Black flag with white lettering behind a pickup truck involved in a crowd accident on Bourbon Street, New Orleans

A black flag with white lettering lies on the ground rolled up behind a pickup truck that a man drove into a crowd on Bourbon Street in New Orleans, killing and injuring a number of people, early Wednesday morning, Jan. 1, 2025. AP

House Majority Leader Steve Scalise (R-La.) offered similar commentary Wednesday night on Fox News, saying: “We’ve been saying for over a year now that there’s likely to be a terrorist attack on our home soil with an open southern border.”

“We don’t know if that’s the reason the truck did come across the southern border,” Scalise said, “but we just know that we have to be on a higher alert.

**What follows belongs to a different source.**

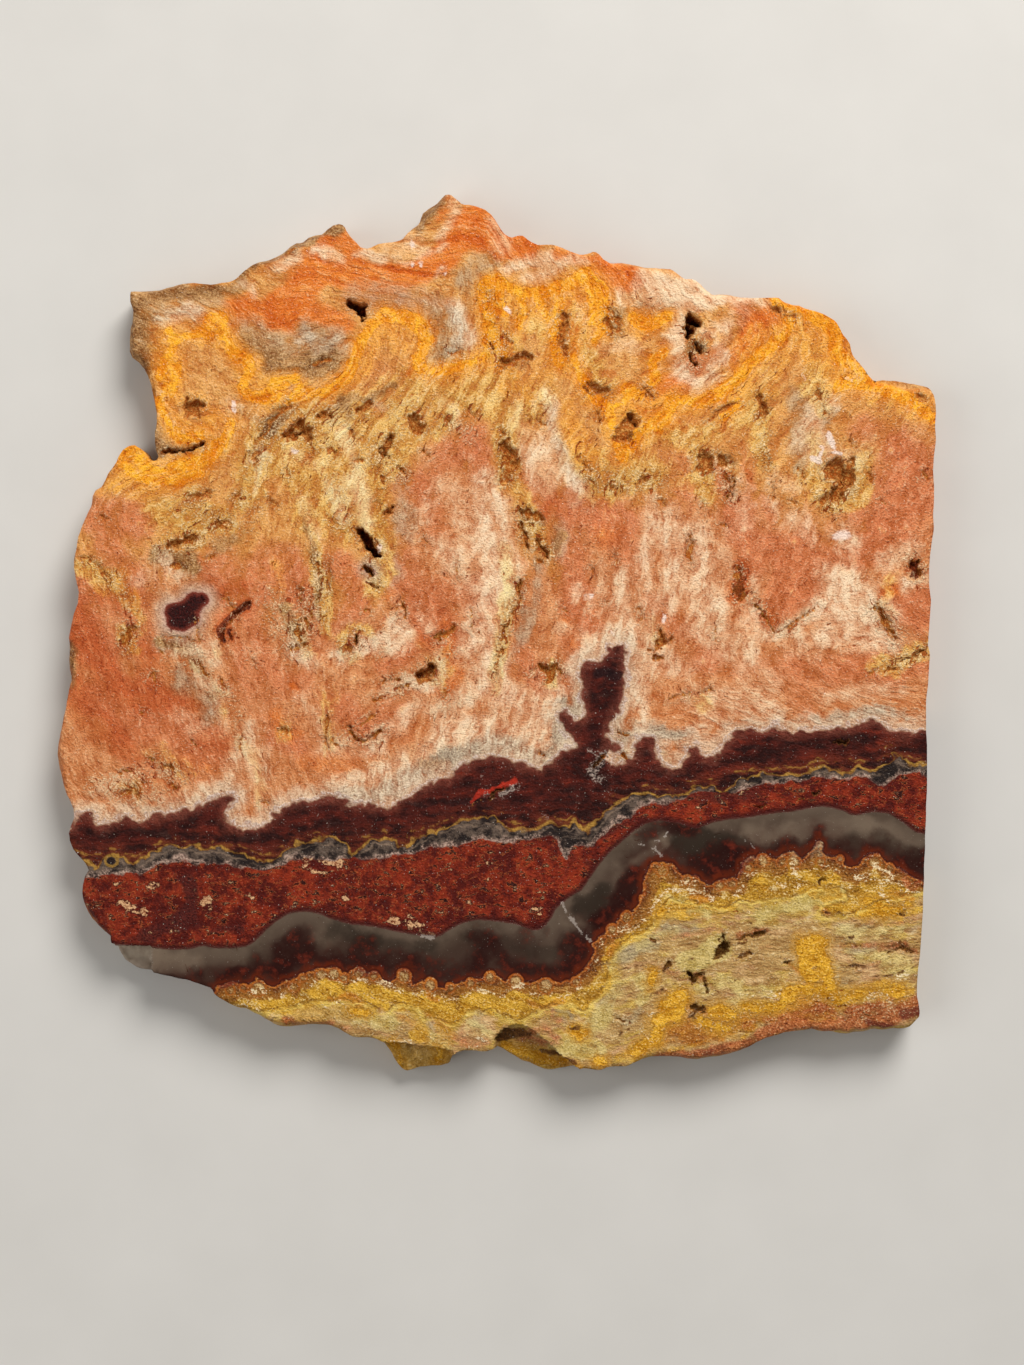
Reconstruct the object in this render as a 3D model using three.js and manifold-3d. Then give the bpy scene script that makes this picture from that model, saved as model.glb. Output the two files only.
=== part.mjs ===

And all these agencies need to be not just on a higher alert, but need to be candid with the public about what they find.”

Recent US terrorist attacks motivated by Islamic extremism include the 2017 Lower Manhattan truck rampage that killed eight and the 2016 mass-shooting at the Pulse nightclub in Orlando, Fla., that killed 49.

Recent racially motivated attacks, by comparison, included the 2022 massacre of 10 people at a grocery store in Buffalo, NY, which was motived by alleged anti-black racism, and the 2015 murder of nine at a church in Charleston, SC, by a white supremacist.